The Big Game is an annual rugby union match hosted by Harlequins since 2008 and Harlequins Women since 2021. It is held during the Christmas holiday season each year. It is one of the regular home matches in Premiership Rugby for the men's team and in Premiership Women's Rugby for the women's team. The fixture is moved from their usual home ground at the Twickenham Stoop (with a capacity of 14,816) to the much larger Twickenham Stadium (with 82,000 seats).

There have been other high-profile matches in London between Premiership Rugby clubs at other times, including the London Double Header (2004–2017), Bath's The Clash at Twickenham and Saracens' games at Wembley Stadium, London Stadium and Tottenham Hotspur Stadium.

Since 2022 Harlequins have also hosted an additional match at Twickenham near the end of the season known as Big Summer Kick-off.

==Big Game 2==

- Big Game 2 set a record Premiership attendance of 76,716.

==Big Game 4==

- Going into the game Harlequins had won all of their Premiership games, but fell to defeat in this their eleventh game to the team second in the table.
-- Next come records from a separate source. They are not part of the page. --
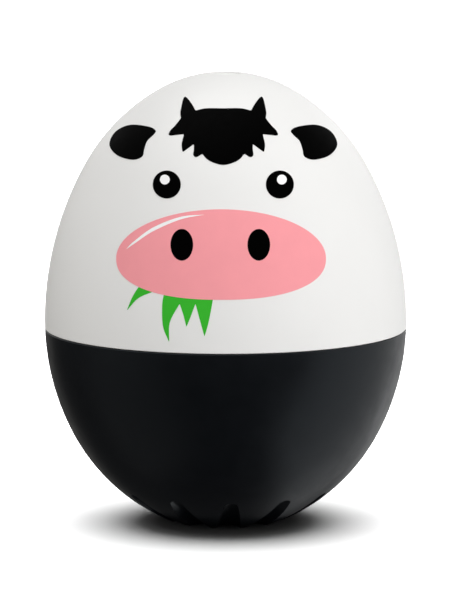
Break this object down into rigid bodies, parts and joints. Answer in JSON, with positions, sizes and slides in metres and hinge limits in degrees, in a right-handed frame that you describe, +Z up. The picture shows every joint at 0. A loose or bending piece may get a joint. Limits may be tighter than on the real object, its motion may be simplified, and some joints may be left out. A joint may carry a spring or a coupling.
{
  "type": "egg timer",
  "caption": "Egg-shaped electronic kitchen timer with a printed animal face, two screwed shells, a ballast weight, a temperature sensor, a sounder and a coin cell.",
  "frame": {"origin": "centre of the foot, on the surface the egg stands on", "axes": "+Z up along the egg's axis, -Y towards the face"},
  "size_m": [0.048, 0.048, 0.0597],
  "materials": {
    "white_shell": "satin",
    "black_shell": "satin",
    "face_black_ink": "satin",
    "face_pink_ink": "satin",
    "face_green_ink": "satin",
    "face_white_ink": "satin",
    "silicone": "matte",
    "ballast_steel": "turned",
    "zinc_screw": "plated",
    "sensor_epoxy": "gloss",
    "copper_wire": "enamelled",
    "thermal_paste": "matte",
    "grey_plastic": "satin",
    "brass_disc": "rolled",
    "white_ceramic": "matte",
    "red_wire": "satin",
    "black_wire": "satin",
    "board_laminate": "solder mask",
    "holder_plastic": "moulded",
    "nickel_spring": "plated",
    "cell_steel": "brushed",
    "cell_gasket": "satin",
    "chip_epoxy": "moulded",
    "tinned_metal": "tinned",
    "crystal_can": "drawn",
    "ferrite": "matte",
    "resistor_body": "glazed",
    "capacitor_body": "matte",
    "solder": "bright"
  },
  "bodies": {
    "lower": {"lower_shell": "black_shell", "ballast_weight": "ballast_steel", "ballast_screws": "zinc_screw", "temperature_sensor": "sensor_epoxy", "sensor_leads": "copper_wire", "thermal_paste": "thermal_paste", "sounder_cup": "grey_plastic", "piezo_plate": "brass_disc", "piezo_ceramic": "white_ceramic", "piezo_lead_red": "red_wire", "piezo_lead_black": "black_wire", "circuit_board": "board_laminate", "board_screws": "zinc_screw", "battery_holder": "holder_plastic", "positive_contact": "nickel_spring", "negative_contact": "nickel_spring", "controller_chip": "chip_epoxy", "chip_pins": "tinned_metal", "clock_crystal": "crystal_can", "coil_core": "ferrite", "coil_winding": "copper_wire", "drive_transistor": "chip_epoxy", "transistor_pins": "tinned_metal", "resistors": "resistor_body", "capacitors": "capacitor_body", "chip_terminals": "tinned_metal", "solder_joints": "solder"},
    "seal": {"seal_ring": "silicone"},
    "upper": {"upper_shell": "white_shell"},
    "coin_cell": {"coin_cell_can": "cell_steel", "coin_cell_gasket": "cell_gasket", "coin_cell_cap": "cell_steel"}
  },
  "joints": [
    {"name": "seal_ring_rise", "type": "slide", "parent": "lower", "child": "seal", "axis": [0, 0, 1], "range_m": [0, 0.0091]},
    {"name": "upper_shell_unscrew", "type": "hinge", "parent": "seal", "child": "upper", "pos_m": [0, 0, 0.0257], "axis": [0, 0, 1], "range_deg": [0, 270]},
    {"name": "coin_cell_lift", "type": "slide", "parent": "lower", "child": "coin_cell", "axis": [0, 0, 1], "range_m": [0, 0.012]}
  ],
  "couplings": [
    {"joint": "seal_ring_rise", "follows": "upper_shell_unscrew", "m_per_rad": 0.0019099}
  ]
}
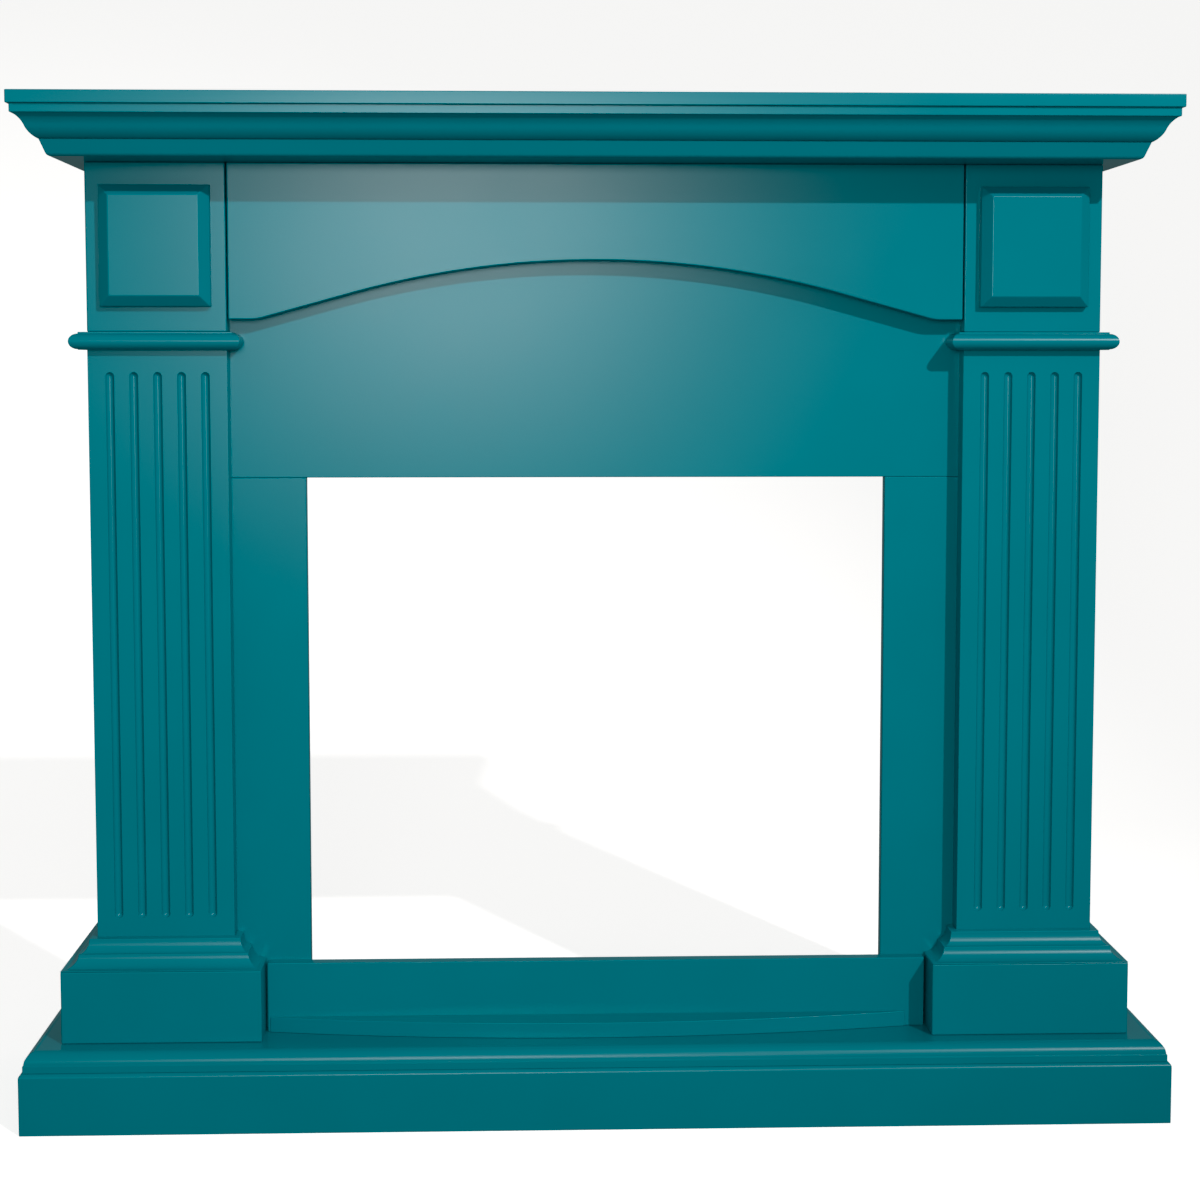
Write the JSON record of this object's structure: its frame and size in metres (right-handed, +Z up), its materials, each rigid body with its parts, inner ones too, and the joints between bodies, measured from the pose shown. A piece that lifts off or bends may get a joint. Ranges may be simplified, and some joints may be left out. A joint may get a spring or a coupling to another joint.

As Twickenham had a capacity 82,000 crowd this game set a global rugby union attendance record for a regular-season club fixture.

==Big Game 13==

Pending developments with the COVID-19 pandemic, Big Game 13 was planned to be held in spring 2021. The game never came to fruition and Harlequins would instead return to Twickenham twice the following season. Big Game 13 was the first time that Harlequins Women had played a Premier 15s match at Twickenham Stadium.

==Big Game 14==

Harlequins intended to play Big Game 14 during the normal festive period. However, due to industrial action they were forced to play their festive fixture against Bristol Bears at Twickenham Stoop and would instead move their round 19 match against Exeter Chiefs to Twickenham. They would return to Twickenham the following month for their annual 'Big Summer Kick-Off' match

== Big Game 16 ==
This would be the first Big Game in the remamed "Allianz Stadium".